The Chicago Blackhawks advanced to the Stanley Cup Final for the second time in four years, ousting the defending champion Los Angeles Kings in Game 5 by a 4-3 final in double-overtime.
The Blackhawks face the Boston Bruins in the first all-Original Six since the Montreal Canadiens defeated the New York Rangers in 1979. It’s the 11th meeting between the two franchises in the Stanley Cup Playoffs.
Patrick Kane, widely criticized for under-performing earlier in the series, netted a hat trick for the Blackhawks, including the game-winner at 11:40 of double overtime.
The game-winner started with a turnover by the Kings in the attacking zone. Anze Kopitar played the puck around the boards to a pinching Slava Voynov, who lost a puck battle to Bryan Bickel. Toews raced down the left side and fed a perfect puck to Kane, who fired an equally perfect shot past Jonathan Quick for the game winner.
The 2-on-1 goal came moments after Toews and Kane failed to convert on an earlier odd-man rush.
“We had a play just before too, and Johnny just kind of toe-picked. Johnny made a great pass, and I just shot it as hard as I could,” said Kane on NBC.
The Blackhawks nearly had the game won in regulation, but Mike Richards deflected home an Anze Kopitar shot – with his pants –with just over nine seconds remaining in the third to tie the game at 3-3.
But it was Kane in overtime to send the Blackhawks back to the Final, where they won in 2010.
In Games 4 and 5 of the Western Conference Final, Patrick Kane was something he hadn’t been for the previous several games: Visible.
His goal in Game 4 was highlighted by eight shot attempts.
In Game 5, Kane followed a Duncan Keith goal in the first period – a soft one through Quick’s five hole – with a goal on gaffe by Quick. The Kings goalie anticipated an icing call that never came. Kane converted a turnover for the 2-0 lead.
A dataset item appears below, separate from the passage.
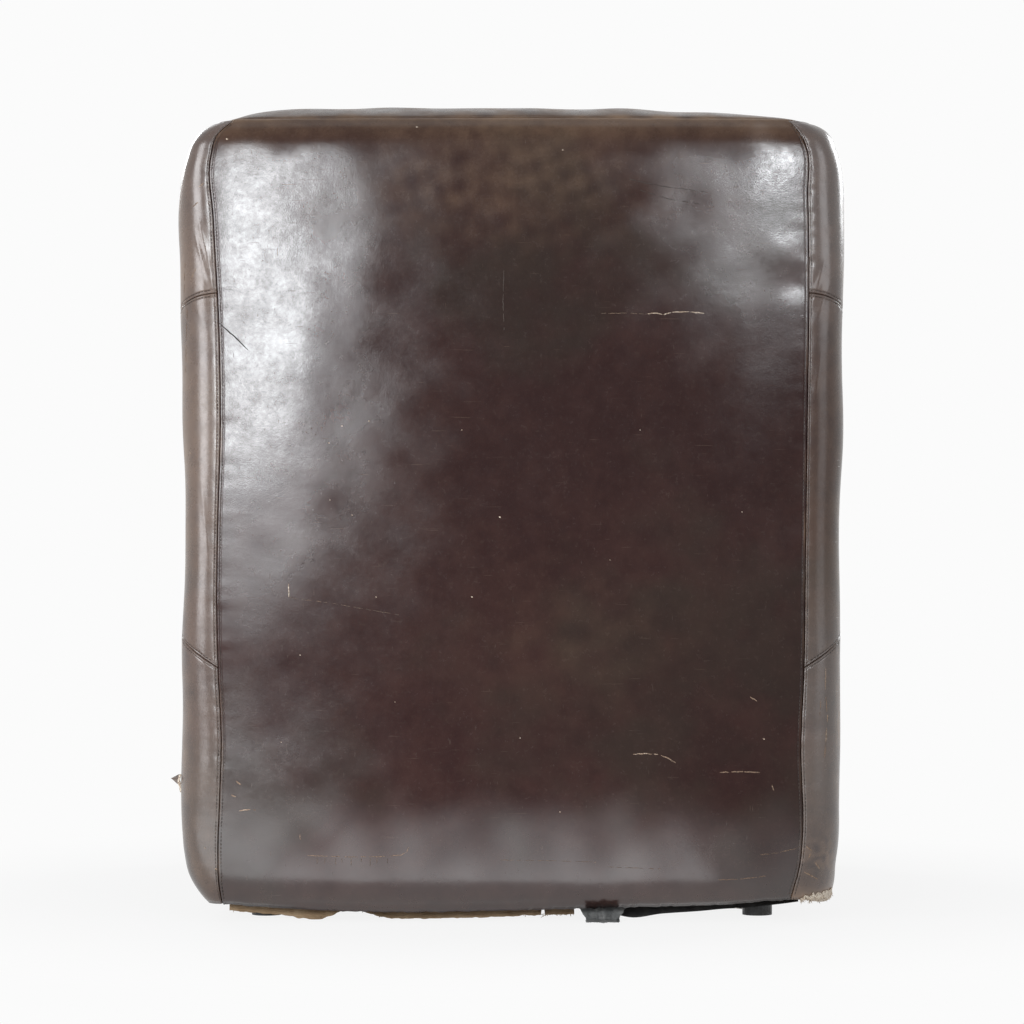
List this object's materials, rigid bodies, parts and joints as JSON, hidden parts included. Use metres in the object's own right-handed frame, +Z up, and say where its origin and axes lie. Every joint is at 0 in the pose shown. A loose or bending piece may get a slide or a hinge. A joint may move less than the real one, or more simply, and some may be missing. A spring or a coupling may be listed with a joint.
{
  "type": "club chair",
  "caption": "Worn dark brown leather club chair with boxy padded arms, a loose seat cushion and low glides, torn underneath.",
  "frame": {"origin": "on the floor, under the centre of the overall box", "axes": "+X to the chair's side that shows at the picture's left, +Y out of its back, +Z up"},
  "size_m": [0.75, 0.8, 0.92],
  "materials": {
    "leather": "worn semi-gloss aniline, scuffed and scratched",
    "wood": "raw sawn hardwood",
    "spring_steel": "oiled wire",
    "webbing": "woven jute",
    "padding": "felted cotton",
    "hessian": "coarse weave, frayed",
    "dust_cloth": "thin non-woven, dusty",
    "grey_cloth": "torn felt, dusty",
    "glide_plastic": "moulded, scuffed"
  },
  "bodies": {
    "root": {"arm_cover_left": "leather", "arm_cover_right": "leather", "arm_front_left": "leather", "arm_front_right": "leather", "arm_inside_padding_left": "padding", "arm_inside_padding_right": "padding", "arm_outside_left": "leather", "arm_outside_right": "leather", "arm_post_left": "wood", "arm_post_right": "wood", "arm_rail_left": "wood", "arm_rail_right": "wood", "arm_side_padding_left": "padding", "arm_side_padding_right": "padding", "arm_top_padding_left": "padding", "arm_top_padding_right": "padding", "back_lumbar_rail": "wood", "back_padding": "padding", "back_post_left": "wood", "back_post_right": "wood", "back_side_left": "leather", "back_side_right": "leather", "back_strap_1": "webbing", "back_strap_2": "webbing", "back_strap_3": "webbing", "back_top_rail": "wood", "base_side_left": "leather", "base_side_right": "leather", "corner_block_back_left": "wood", "corner_block_back_right": "wood", "corner_block_front_left": "wood", "corner_block_front_right": "wood", "corner_padding_left": "padding", "corner_padding_right": "padding", "dust_cover": "dust_cloth", "front_border": "leather", "glide_back_left": "glide_plastic", "glide_back_right": "glide_plastic", "glide_front_left": "glide_plastic", "glide_front_right": "glide_plastic", "hessian_strip": "hessian", "inside_back": "leather", "outside_back_panel": "leather", "rail_back": "wood", "rail_front": "wood", "rail_side_left": "wood", "rail_side_right": "wood", "seat_cushion": "leather", "seat_deck": "hessian", "seat_spring_1": "spring_steel", "seat_spring_2": "spring_steel", "seat_spring_3": "spring_steel", "seat_spring_4": "spring_steel", "seat_spring_5": "spring_steel", "top_band": "leather", "torn_flap": "grey_cloth"}
  },
  "joints": []
}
Kane netted his second goal at 16:08 of the third period after the Kings roared back to tie the game on a shorthanded goal by Dwight King and a power-play goal by Kopitar. After a controversial play in which Justin Williams fell in front of Bryan Bickell – the Kings felt it was a trip – Kane scored on the ensuing turnover.
Then came the overtime game-winner, and a return trip to the Final for Kane.
In his last two games, Kane had 15 shot attempts and three goals. He regained the form that made him one of the most dangerous players in the regular season when he had 55 points in 47 games.
Every shift, Kane whirled around the ice, skating like he was hitting a succession of power-ups on the ice. Questions of “where is Patrick Kane?” had been replaced by questions of “where isn’t Patrick Kane?”
Now, all that stands between another ring for Kane and his teammates are the Boston Bruins. Which as formidable a challenge as they’ll have met this postseason.